According to BofA, the primary source of downside growth risks comes from three channels of negative impact, including direct impact on India’s exports from higher US tariffs, indirect impact of global growth slowdown on India’s exports, and sentiment hit to investment demand from weaker capital markets and growing stack.
But factors like falling commodity prices, strong domestic production, and an easier policy stance will help mitigate these risks, its report said and added that still, it is likely to be impacted by a slowdown, even if it has better shields than others.
In another report, BofA said it now expects average GDP growth in Asia to decelerate by 60 bps in 2025 and 30 bps in 2026. “On a GDP-weighted basis, regional growth could moderate to 3.9% in 2025 before accelerating to 4.2% in 2026 from the current projection of 4.4% in 2025 and 4.4% in 2026,” it said.
Region wise, it has lowered China GDP growth forecast to 4.0% from 4.5% for 2025 and 4.2% from 4.5% for 2026, with additional policy stimulus to counter trade shocks. “We expect Japan to avoid a recession narrowly despite a 25% tariff on auto, while India is relatively insulated with policy support,” it said. For the rest of regions, we see stronger headwinds on North Asia and ASEAN than ANZ”
Technically, strategists at Morgan Stanley said that the recent decline in the Indian market was orderly with hardly any increase in implied volatility and persistent retail buying underpins its structural nature, but foreign portfolio positioning is the weakest since we have had the data in 2000 and there are early signs that their view on India is shifting. “Our proprietary sentiment indicator is in the buy zone,” they said.
According to them, the most crucial cue will likely be global, including US policy and global growth rates. “A global recession or near recession will challenge our call,” they said while noting that longer-term concerns include capacity constraints in the judiciary, AI’s effects on the tech industry, low productivity in the farm sector and state-level fiscal challenges.

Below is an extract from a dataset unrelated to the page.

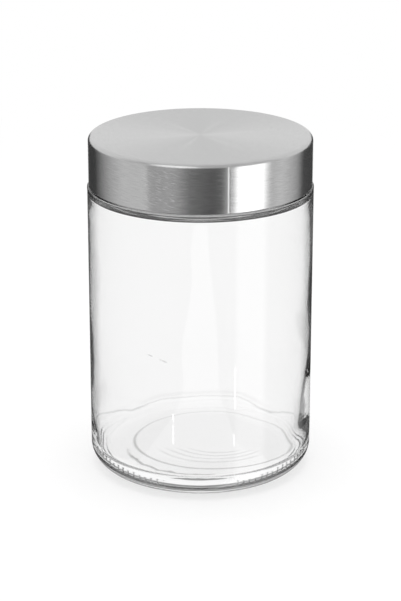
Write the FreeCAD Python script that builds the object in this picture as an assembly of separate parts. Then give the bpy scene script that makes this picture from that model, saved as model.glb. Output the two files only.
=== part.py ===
# Clear glass storage jar with a brushed steel lid pressed over its neck. The jar is empty and closed.
# Millimetres, +Z up. The origin is the middle of the base, on the surface that the jar stands on.
# Both pieces are turned about Z: each is a half outline in the XZ plane, given as corners with the
# radius that rounds them, and carried once round the axis.

import FreeCAD, Part
import math
import os

# Whole jar
OVERALL_HEIGHT = 168.0      # standing surface to the lid's flat top
BODY_DIAMETER = 110.0       # straight side of the glass

# Lid
LID_HEIGHT = 24.0           # flat top to lower edge
LID_SHEET = 0.6             # thickness of the steel
LID_EDGE_RADIUS = 2.1       # outside, between the flat top and the skirt
HEM_HEIGHT = 3.0            # height of the sheet that is folded back inside the lower edge

# Glass
BODY_WALL = 3.4
NECK_WALL = 3.2
RIM_ROUNDING = 1.2          # both edges of the rim
NECK_FILLET = 0.6           # where the neck stands on the shoulder
BEAD_HEIGHT = 4.0           # ring round the neck that centres the lid
BEAD_LIFT = 9.0             # from the lid's lower edge up to the ring's middle
SHOULDER_ROUNDING = 0.9     # outside, between the side and the level shoulder
INNER_SHOULDER_DROP = 3.9   # the inner wall starts to narrow this far below the shoulder
INNER_SHOULDER_RISE = 3.3   # height over which it narrows
INNER_SHOULDER_ROUNDING = 1.5

# Base of the glass
HEEL_RADIUS = 11.5          # outside, between the foot and the side
FOOT_WIDTH = 3.5            # flat ring that the jar stands on
PUSH_UP_HEIGHT = 0.8        # rise of the underside from the foot to its middle
FLOOR_HEIGHT = 10.5         # standing surface to the inner floor beside its corner
FLOOR_CORNER_RADIUS = 2.8   # inside, between the floor and the wall
FLOOR_LEDGE = 2.0           # level ring between that corner and the crown
FLOOR_CROWN = 2.6           # rise of the inner floor to its middle

# Fits
LID_INSET = 0.7             # the lid's side stands this far inside the glass's side
LID_SEAT_GAP = 0.2          # between the rim and the lid's underside
SKIRT_GAP = 0.4             # between the shoulder and the lid's lower edge
BEAD_CLEARANCE = 0.4        # between the neck's ring and the hem that passes over it
NECK_CLEARANCE = 2.9        # between the neck and the hem

AXIS = FreeCAD.Vector(0, 0, 1)
CENTRE = FreeCAD.Vector(0, 0, 0)
HEM_ROUNDING_SHARE = 0.42   # of the hem's thickness, so that a thin flat stays on the lower edge
RIM_ROUNDING_LIMIT = 0.45   # of the neck's wall
SHORTEST_LINE = 1e-6

# Sizes that follow from those
body_radius = BODY_DIAMETER / 2
lid_radius = body_radius - LID_INSET
skirt_inner_radius = lid_radius - LID_SHEET
hem_inner_radius = skirt_inner_radius - LID_SHEET
neck_radius = hem_inner_radius - NECK_CLEARANCE
bead_radius = hem_inner_radius - BEAD_CLEARANCE

lid_underside = OVERALL_HEIGHT - LID_SHEET
lid_lower_edge = OVERALL_HEIGHT - LID_HEIGHT
rim_height = lid_underside - LID_SEAT_GAP
shoulder_top = lid_lower_edge - SKIRT_GAP


def point(r, z):
    """Place in the half plane of the outlines: r from the axis, z above the standing surface."""
    return FreeCAD.Vector(r, 0, z)


def line(start, end):
    return Part.LineSegment(start, end).toShape()


def rounded_run(corners):
    """Edges along a row of (r, z, rounding) corners. A corner with a rounding becomes an arc that is
    tangent to both of its sides; the first and the last corner are plain ends. Roundings that meet
    have no line between them."""
    places = [point(r, z) for r, z, _ in corners]
    edges = []
    reached = places[0]
    for i in range(1, len(corners) - 1):
        rounding = corners[i][2]
        towards = (places[i] - places[i - 1]).normalize()
        away = (places[i + 1] - places[i]).normalize()
        turn = towards.getAngle(away)
        back_off = rounding * math.tan(turn / 2)
        arc_start = places[i] - towards * back_off
        arc_end = places[i] + away * back_off
        to_middle = (away - towards).normalize()
        bulge = rounding / math.cos(turn / 2) - rounding
        if reached.distanceToPoint(arc_start) > SHORTEST_LINE:
            edges.append(line(reached, arc_start))
        edges.append(Part.Arc(arc_start, places[i] + to_middle * bulge, arc_end).toShape())
        reached = arc_end
    edges.append(line(reached, places[-1]))
    return edges


def dome(edge_radius, edge_z, rise):
    """Arc of a shallow round dome, from its edge to its middle on the axis, where it is level."""
    ball_radius = (edge_radius ** 2 + rise ** 2) / (2 * rise)
    half_angle = math.asin(edge_radius / ball_radius) / 2
    ball_centre_z = edge_z + rise - ball_radius
    halfway = point(ball_radius * math.sin(half_angle), ball_centre_z + ball_radius * math.cos(half_angle))
    return Part.Arc(point(edge_radius, edge_z), halfway, point(0, edge_z + rise)).toShape()


def turned(edges):
    """Solid of revolution about Z of the closed outline that the edges make."""
    outline = Part.Face(Part.Wire(Part.__sortEdges__(edges)))
    return outline.revolve(CENTRE, AXIS, 360)


def make_jar():
    """One piece of glass: pushed-up base, rounded heel, straight side, shoulder, neck with its ring, rim."""
    push_up_radius = body_radius - HEEL_RADIUS - FOOT_WIDTH
    inner_radius = body_radius - BODY_WALL
    neck_inner_radius = neck_radius - NECK_WALL
    crown_radius = inner_radius - FLOOR_CORNER_RADIUS - FLOOR_LEDGE
    rim_rounding = min(RIM_ROUNDING, RIM_ROUNDING_LIMIT * NECK_WALL)
    bead_middle = lid_lower_edge + BEAD_LIFT
    bead_foot = bead_middle - BEAD_HEIGHT / 2
    bead_top = bead_middle + BEAD_HEIGHT / 2
    bead_rounding = RIM_ROUNDING_LIMIT * BEAD_HEIGHT
    narrowing_foot = shoulder_top - INNER_SHOULDER_DROP
    narrowing_top = narrowing_foot + INNER_SHOULDER_RISE
    skin = rounded_run([
        (push_up_radius, 0, 0),
        (body_radius, 0, HEEL_RADIUS),
        (body_radius, shoulder_top, SHOULDER_ROUNDING),
        (neck_radius, shoulder_top, NECK_FILLET),
        (neck_radius, bead_foot, NECK_FILLET),
        (bead_radius, bead_foot, bead_rounding),
        (bead_radius, bead_top, bead_rounding),
        (neck_radius, bead_top, NECK_FILLET),
        (neck_radius, rim_height, rim_rounding),
        (neck_inner_radius, rim_height, rim_rounding),
        (neck_inner_radius, narrowing_top, INNER_SHOULDER_ROUNDING),
        (inner_radius, narrowing_foot, INNER_SHOULDER_ROUNDING),
        (inner_radius, FLOOR_HEIGHT, FLOOR_CORNER_RADIUS),
        (crown_radius, FLOOR_HEIGHT, 0),
    ])
    floor = dome(crown_radius, FLOOR_HEIGHT, FLOOR_CROWN)
    underside = dome(push_up_radius, 0, PUSH_UP_HEIGHT)
    middle = line(point(0, FLOOR_HEIGHT + FLOOR_CROWN), point(0, PUSH_UP_HEIGHT))
    return turned(skin + [floor, middle, underside])


def make_lid():
    """Thin steel cup, open below: flat top, rounded edge, straight skirt and a folded hem."""
    hem_top = lid_lower_edge + HEM_HEIGHT
    hem_rounding = HEM_ROUNDING_SHARE * (lid_radius - hem_inner_radius)
    fold_rounding = HEM_ROUNDING_SHARE * LID_SHEET
    inner_edge_radius = LID_EDGE_RADIUS - LID_SHEET
    sheet = rounded_run([
        (0, OVERALL_HEIGHT, 0),
        (lid_radius, OVERALL_HEIGHT, LID_EDGE_RADIUS),
        (lid_radius, lid_lower_edge, hem_rounding),
        (hem_inner_radius, lid_lower_edge, hem_rounding),
        (hem_inner_radius, hem_top, fold_rounding),
        (skirt_inner_radius, hem_top, fold_rounding),
        (skirt_inner_radius, lid_underside, inner_edge_radius),
        (0, lid_underside, 0),
    ])
    middle = line(point(0, lid_underside), point(0, OVERALL_HEIGHT))
    return turned(sheet + [middle])


def main():
    os.makedirs("parts", exist_ok=True)
    for name, make in (("jar", make_jar), ("lid", make_lid)):
        solid = make()
        solid.exportStep("parts/" + name + ".step")
        print(name, "valid", solid.isValid(), "solids", len(solid.Solids), "volume cm3", round(solid.Volume / 1000, 2))


main()
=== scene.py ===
"""Clear glass storage jar with a brushed steel lid, in a plain white studio.

The scene is in metres, and the jar stands on z = 0 with its axis on Z. The overall sizes come from the
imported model. The sizes that its boxes can't give are named below, in millimetres unless they say otherwise.
"""

import math

import bpy
import numpy as np
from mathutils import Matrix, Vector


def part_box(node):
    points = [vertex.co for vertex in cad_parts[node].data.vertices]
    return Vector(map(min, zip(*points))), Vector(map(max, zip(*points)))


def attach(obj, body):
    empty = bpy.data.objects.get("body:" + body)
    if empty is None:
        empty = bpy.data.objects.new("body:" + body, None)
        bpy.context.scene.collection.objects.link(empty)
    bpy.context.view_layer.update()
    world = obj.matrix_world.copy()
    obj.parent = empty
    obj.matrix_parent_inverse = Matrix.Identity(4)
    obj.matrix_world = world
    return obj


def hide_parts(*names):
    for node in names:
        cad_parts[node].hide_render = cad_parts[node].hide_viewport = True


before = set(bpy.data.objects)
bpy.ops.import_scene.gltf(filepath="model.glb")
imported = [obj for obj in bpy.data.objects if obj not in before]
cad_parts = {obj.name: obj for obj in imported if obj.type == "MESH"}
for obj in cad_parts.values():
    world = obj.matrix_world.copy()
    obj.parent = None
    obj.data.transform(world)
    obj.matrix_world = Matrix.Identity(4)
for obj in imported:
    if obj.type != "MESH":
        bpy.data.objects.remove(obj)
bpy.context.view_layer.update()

MM = 0.001
SHORTEST_RUN = 1e-6

# Glass, in millimetres
BODY_WALL = 3.4
NECK_WALL = 3.2
RIM_ROUNDING = 1.2
NECK_FILLET = 0.6
BEAD_HEIGHT = 4.0
BEAD_LIFT = 9.0
BEAD_ROUNDING_SHARE = 0.45      # of the bead's height
SHOULDER_ROUNDING = 0.9
INNER_SHOULDER_DROP = 3.9
INNER_SHOULDER_RISE = 3.3
INNER_SHOULDER_ROUNDING = 1.5
HEEL_RADIUS = 11.5
FOOT_WIDTH = 3.5
PUSH_UP_HEIGHT = 0.8
FLOOR_HEIGHT = 10.5
FLOOR_CORNER_RADIUS = 2.8
FLOOR_LEDGE = 2.0
FLOOR_CROWN = 2.6

# Lid, in millimetres
LID_SHEET = 0.6
LID_EDGE_RADIUS = 2.1
HEM_HEIGHT = 3.0
HEM_ROUNDING = 0.5
HEM_TOP_ROUNDING = 0.25

# Fits, in millimetres
SKIRT_GAP = 0.4
BEAD_CLEARANCE = 0.4
NECK_CLEARANCE = 2.9

# How finely the meshes are cut: steps in a turn, straight steps in millimetres, arc steps in degrees
GLASS_TURNS = 400
OUTSIDE_RUN_STEP = 20.0
OUTSIDE_ARC_STEP = 6.0
INSIDE_RUN_STEP = 3.0
INSIDE_ARC_STEP = 9.0
UNDERSIDE_STEPS = 12
FLOOR_STEPS = 8
LID_TURNS = 384
LID_RUN_STEP = 4.0
LID_ARC_STEP = 10.0

# Unevenness of the inner wall on its +X and on its -X side: height, how far it stands out
RIGHT_WALL_RUN = ((13, 0.0), (18, 0.40), (23, 0.40), (30, 0.15), (38, 0.2), (46, 0.1), (58, -0.35),
                  (70, -0.8), (84, -0.9), (110, -0.8), (138, -0.6))
LEFT_WALL_RUN = ((13, 0.0), (20, -0.5), (30, -0.8), (42, -0.7), (60, -1.1), (80, -1.3),
                 (110, -1.1), (138, -1.0))
RUN_SHARPNESS = 6               # power of the turn's cosine that keeps each run to its own side
# Slow waves over the whole inner wall: how far they stand out, how many go round the jar, height over
# which their phase moves by one radian, phase
WALL_WAVES = ((0.20, 3, 13.0, 0.0), (0.14, 5, -8.0, 0.0), (0.12, 2, 21.0, 2.0))
WAVES_WEAKEN = (40.0, 100.0)    # heights between which they weaken to the least share of themselves
WAVES_LEAST = 0.4
RELIEF_FOOT = 13.0              # the unevenness starts here and is full RELIEF_FOOT_RISE higher
RELIEF_FOOT_RISE = 12.0
RELIEF_TOP = 138.0              # it ends here, and starts to fade RELIEF_TOP_FALL lower
RELIEF_TOP_FALL = 8.0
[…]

Morgan Stanley prefers domestic cyclicals over defensives and external facing sectors and is overweight on financials, consumer discretionary and industrials but underweight on energy materials, utilities and healthcare. “This is likely to be a stock pickers market, in contrast to one driven by top-down or macro factors since the Covid pandemic,” they said adding “We are capitalization agnostic”.